▶ [DATA LINES]
========

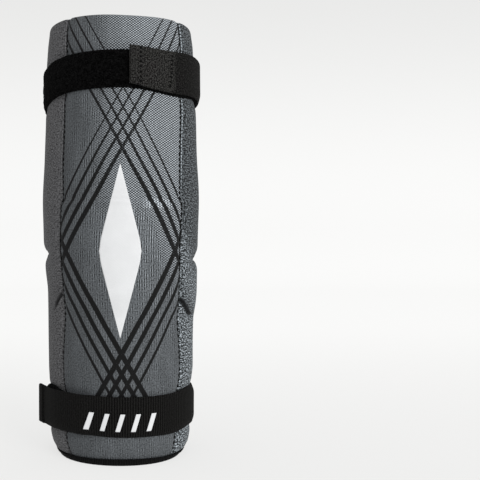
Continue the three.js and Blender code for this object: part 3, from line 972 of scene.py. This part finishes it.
class Shader:
    """A short way to write a node material."""

    def __init__(self, name, roughness, specular, sheen=0.0):
        self.material = bpy.data.materials.new(name)
        self.material.use_nodes = True
        self.tree = self.material.node_tree
        self.surface = self.tree.nodes["Principled BSDF"].inputs
        self.surface["Roughness"].default_value = roughness
        self.surface["Specular IOR Level"].default_value = specular
        self.surface["Sheen Weight"].default_value = sheen
        self.u, self.v, self.edge = self.split(self.attribute("cloth").outputs["Vector"])
        self.cloth = self.node("CombineXYZ", X=self.u, Y=self.v).outputs[0]

    def node(self, kind, **values):
        """A new node, with values or links in its sockets."""
        node = self.tree.nodes.new("ShaderNode" + kind)
        for socket, value in values.items():
            self.put(value, node.inputs[socket.replace("_", " ")])
        return node

    def split(self, vector):
        return self.node("SeparateXYZ", Vector=vector).outputs

    def attribute(self, name):
        node = self.node("Attribute")
        node.attribute_name = name
        return node

    def link(self, source, target):
        self.tree.links.new(source, target)

    def put(self, value, target):
        if isinstance(value, (int, float, list)):
            target.default_value = value
        elif isinstance(value, tuple):
            target.default_value = (*value, 1)
        else:
            self.link(value, target)

    def math(self, operation, a, b=0.0, clamp=False):
        node = self.node("Math")
        node.operation = operation
        node.use_clamp = clamp
        self.put(a, node.inputs[0])
        self.put(b, node.inputs[1])
        return node.outputs[0]

    def add(self, a, b):
        return self.math("ADD", a, b)

    def times(self, a, b):
        return self.math("MULTIPLY", a, b)

    def rest(self, value):
        """What the value leaves of 1."""
        return self.math("SUBTRACT", 1, value)

    def wave(self, value, period, phase=0.0):
        return self.math("COSINE", self.add(self.times(value, 2 * math.pi / period), phase))

    def ramp(self, value, low, high):
        """0 below low and 1 above high, smoothly."""
        node = self.node("MapRange", Value=value, From_Min=low, From_Max=high)
        node.interpolation_type = "SMOOTHSTEP"
        return node.outputs["Result"]

    def noise(self, size, detail=2.0, roughness=0.5, stretch=(1, 1, 1), position=None):
        scale = self.node("Mapping", Vector=position or self.cloth, Scale=[s / size for s in stretch])
        node = self.node("TexNoise", Vector=scale.outputs[0], Scale=1, Detail=detail, Roughness=roughness)
        return node.outputs["Fac"]

    def uneven(self, *size, **stretch):
        """Noise that is as often below 0 as above it."""
        return self.add(self.noise(*size, **stretch), -0.5)

    def mix(self, share, a, b, kind="RGBA", first=6, result=2):
        node = self.node("Mix")
        node.data_type = kind
        for value, socket in ((share, 0), (a, first), (b, first + 1)):
            self.put(value, node.inputs[socket])
        return node.outputs[result]

    def blend(self, share, a, b):
        return self.mix(share, a, b, "FLOAT", 2, 0)

    def inside(self, value, low, high, soft):
        """1 between low and high, with soft ends."""
        rising = self.ramp(value, low - soft, low + soft)
        return self.math("SUBTRACT", rising, self.ramp(value, high - soft, high + soft))

    def scaled(self, value, low, high):
        """Takes 0 to 1 to low to high."""
        return self.add(self.times(value, high - low), low)

    def colour(self, share, low, high):
        """The base colour, by a share from low to high."""
        self.put(self.mix(share, low, high), self.surface["Base Color"])

    def shade(self, level, tint):
        """The base colour from a level of reflected light, and a tint."""
        self.colour(level, (0, 0, 0), tint)

    def bump(self, height, distance, strength=1.0):
        node = self.node("Bump", Strength=strength, Distance=distance, Height=height)
        self.link(node.outputs["Normal"], self.surface["Normal"])


def grey(level, warm=0.0):
    """A colour from its sRGB level in 0 to 255, a little warm or cool."""
    return tuple(((level + shift) / 255) ** 2.2 for shift in (warm, 0, -warm))


# How far apart the yarns of the cloths are
KNIT_STRETCH = 52 * MM  # the knit is stretched sideways towards the seams, as along a circle this large
DOT_WIDTH = 2.1 * MM
DOT_HEIGHT = 1.6 * MM
RIB_PITCH = 1.6 * MM
DASH_PITCH = 3.04 * MM
LEDGE_RIB_PITCH = 2 * MM
ELASTIC_RIB_PITCH = 1.7 * MM
TAPE_RIB_PITCH = 1.5 * MM
LINING_RIB_PITCH = 1.4 * MM
WARP_PITCH = 1.3 * MM
RIDGE_STITCH_PITCH = 2.3 * MM

# Where the front knit changes, from one place to another: U is the arc from its middle, V the height
# Painted light and sheen, with the knit's own lighter yarn, grow towards the upper right
LIT_AND_STRONG_U = (-40 * MM, 10 * MM)
LIT_AND_STRONG_V = (50 * MM, 195 * MM)
CRISP_V = (95 * MM, 150 * MM)
REGULAR_U = (-24 * MM, -8 * MM)
SEAMWARD_U = (16 * MM, 34 * MM)
SEAMWARD_LIFT = 42 * MM
RAISED_V = (150 * MM, 176 * MM)
LEDGE_U = (15 * MM, 34 * MM)
LEDGE_V = (165.5 * MM, 171.5 * MM)
THIN_STRIPES_V = (150 * MM, 235 * MM)
SHEER_STRIPES_V = (175 * MM, 205 * MM)
KNIT_EDGE = (0.1 * MM, 0.7 * MM)

# Where the cloth of the sides changes: U is the arc from the middle of the back
# The left and right differ partly by painted light from the right
LEFT_U = (-30 * MM, 30 * MM)
FINE_V = (136 * MM, 172 * MM)
FINE_TILT = 1.8
FINE_TILT_REACH = 16 * MM
RIDGE_HIGHLIGHT_EDGE = (0.5 * MM, 1.1 * MM)
RIDGE_HIGHLIGHT_V = (160 * MM, 200 * MM)
MESH_EDGE = (0.1 * MM, 0.5 * MM)
LOOP_STRETCH = (0.65, 1, 1)


def pinstripes(s, width_share):
    """1 on the crossing stripes and 0 off them."""
    height = s.add(s.v, -PATTERN_HEIGHT)
    ink = None
    for slope in (-STRIPE_SLOPE, STRIPE_SLOPE):
        reach = s.math("ABSOLUTE", s.add(height, s.times(s.u, slope)))
        for stripe in STRIPES:
            off = s.math("ABSOLUTE", s.add(reach, -stripe["middle"] * MM))
            off = s.times(off, 1 / math.hypot(1, STRIPE_SLOPE))
            half = s.times(width_share, stripe["width"] * MM / 2)
            part = s.ramp(s.math("SUBTRACT", half, off), -0.2 * MM, 0.2 * MM)
            ink = s.math("MAXIMUM", ink, part) if ink else part
    return s.times(ink, s.ramp(s.v, STRIPE_END, STRIPE_END + MM))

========

Using the data above, restate word for word the lines from its opening line through the line that contains "short way to", and no more.

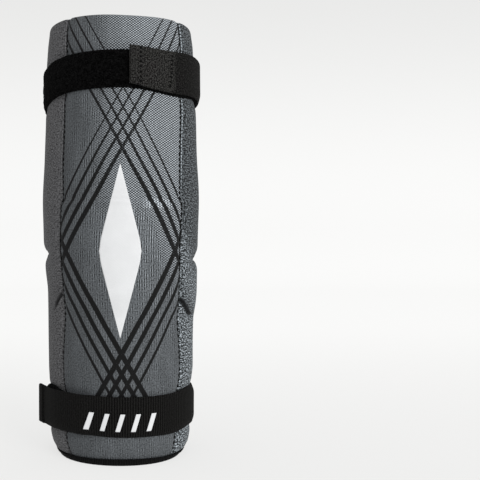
Continue the three.js and Blender code for this object: part 3, from line 972 of scene.py. This part finishes it.
class Shader:
    """A short way to write a node material."""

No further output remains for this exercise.